Operation Ore exposed
They arrive without warning at six in the morning. Drowsily rising, Adam Smith finds two polite, suited men. ‘Police. May we come in?’
The scene starts to shift. ‘I am arresting you on suspicion of possessing and distributing child pornography. We have a search warrant.’ Behind their backs, Smith sees a flurry of others moving in. They are firm but not aggressive – they know they are dealing with a middle-class, educated professional with no criminal history.
A female officer corners his wife and asks her if she knew her husband was a paedophile. Would she please make up an excuse for the kids not going to school today? A family social worker will be coming over to interview them – in case her husband has been abusing his own children.
Politeness is maintained at the police station. Booked in, interviewed. They ask him to confirm his credit card number and the email addresses he used in 1999. They show him a copy of a credit card bill they have already got from his bank. They point to a payment to Landslide Productions. ‘You paid for child pornography; that’s what that is.’ He says ‘no’ and that he’s never heard of that company.
The facts they put so confidently seem to fit, except that Smith has never had any interest in children other than being a good dad.
In one day, for no cause he can understand, Smith has become a pariah, one of the most hated, baited people in the country, a suspected child-molesting paedophile. In the months ahead, it will only get worse.
Even if his computer is eventually found to contain nothing more sexually unusual than the proportions of Samantha Fox, he faces months of fearing trial, stigma and possible jail, accused merely of ‘inciting’ the sale of child porn, based solely on computer data found years ago in a Texas office block.
Operation Ore launched on British TV screens on 20 May 2002. The BBC led on ‘mass arrests over online child porn’. Thirty-six people were arrested, with promises of thousands more to follow. It made for compelling television, and provoked a rash of tabloid activity, but it also led to increased pressure on the police to bring the remaining thousands to justice.
Unfortunately, not all the evidence presented was quite as clear cut as it seemed. Clearly visible on the bulletin was a computer screen displaying Exhibit One of Operation Ore. In the middle of the screen were the words ‘Click Here CHILD PORN’.
According to witness statements sworn by the US detective Steven Nelson and US Postal Inspector Michael Mead, this was the front page of Landslide Productions Inc, a company at the centre of child porn allegations. To go further, they testified, those prosecuted must have clicked on ‘Enter’. They would then be taken to a page that proclaimed itself as ‘the most controversial site on the Web … no legal content … phedophilias [sic]… all sick, all sex maniacs’. Click on and they would be taken to ‘Lolita World’, and from there, said Nelson, to a host of child porn websites offered by Keyz, a separate service offered by Landslide.

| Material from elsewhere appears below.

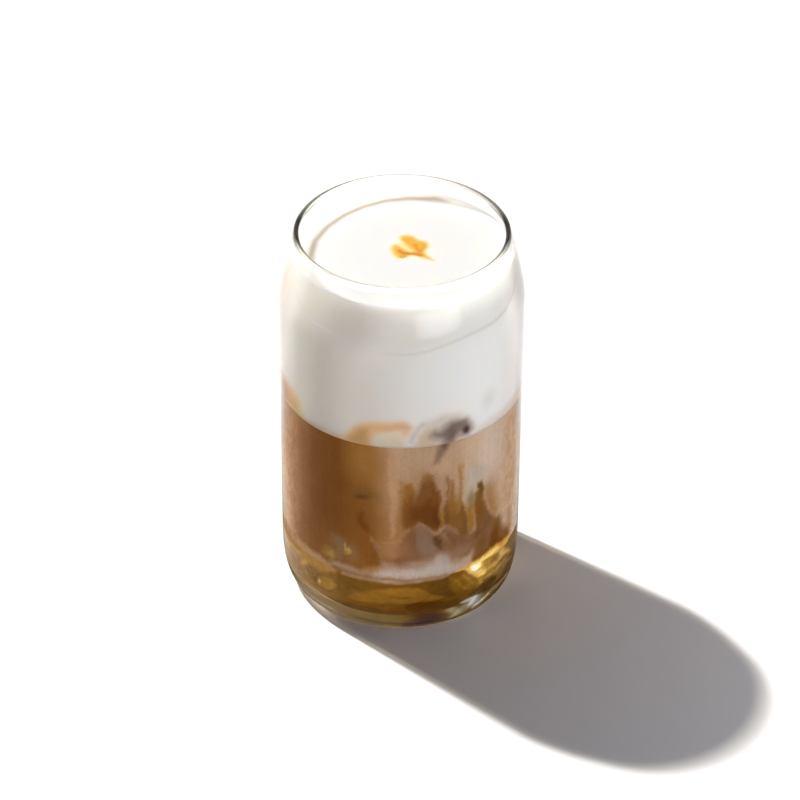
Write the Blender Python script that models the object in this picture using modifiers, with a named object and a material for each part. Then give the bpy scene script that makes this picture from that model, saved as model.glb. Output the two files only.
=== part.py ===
"""A salted caramel latte in its can-shaped tumbler.

The drink stands in layers: caramel syrup at the bottom, milky coffee above it, and a deep
layer of cold cream on top with a small drop of caramel. Metres, +Z up, with the origin at
the centre of the glass's foot. Each layer is a solid of its own, a small gap clear of the
glass and of the layer below it.
"""

from math import cos, pi, radians, sin

import bpy
from mathutils import Matrix, Vector

NAME = "salted_caramel_latte"

# The tumbler's outside
GLASS_HEIGHT = 0.1286
BODY_RADIUS = 0.0380
RIM_RADIUS = 0.0333
SHOULDER_START = 0.1070
SHOULDER_POWER = 1.35
FOOT_RADIUS = 0.0305
FOOT_CURVE_HEIGHT = 0.0200
FOOT_CURVE_POWER = 3.0

# The tumbler's inside
BODY_WALL = 0.0020
RIM_WALL = 0.0017
FLOOR_HEIGHT = 0.0050
FLOOR_RADIUS = 0.0250
FLOOR_CURVE_HEIGHT = 0.0135
FLOOR_CURVE_POWER = 2.4

# The shallow hollow under the foot
FOOT_RING_INNER_RADIUS = 0.0250
PUNT_DEPTH = 0.0012

# The levels of the drink
SYRUP_LEVEL = 0.0218
LATTE_LEVEL = 0.0730
CREAM_LEVEL = 0.1213
GAP = 0.0003
CREAM_RISE_AT_WALL = 0.0010
CREAM_RISE_WIDTH = 0.0030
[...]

The Metropolitan Police Paedophile Unit let the BBC cameras in on the planning process for Operation Ore raids for a series shown a year ago: ‘Police Protecting Children’. At the start of the show was a PowerPoint briefing for the raiding teams. Slide 1 showed the ‘Click here’ banner, with the legend ‘First they are into an adult site. And choose to go to a child site’.
To British police and prosecutors, this was killer evidence. It meant everyone who had been to Landslide had knowingly chosen to access child porn. It meant that everyone who had subscribed to the site must automatically be guilty.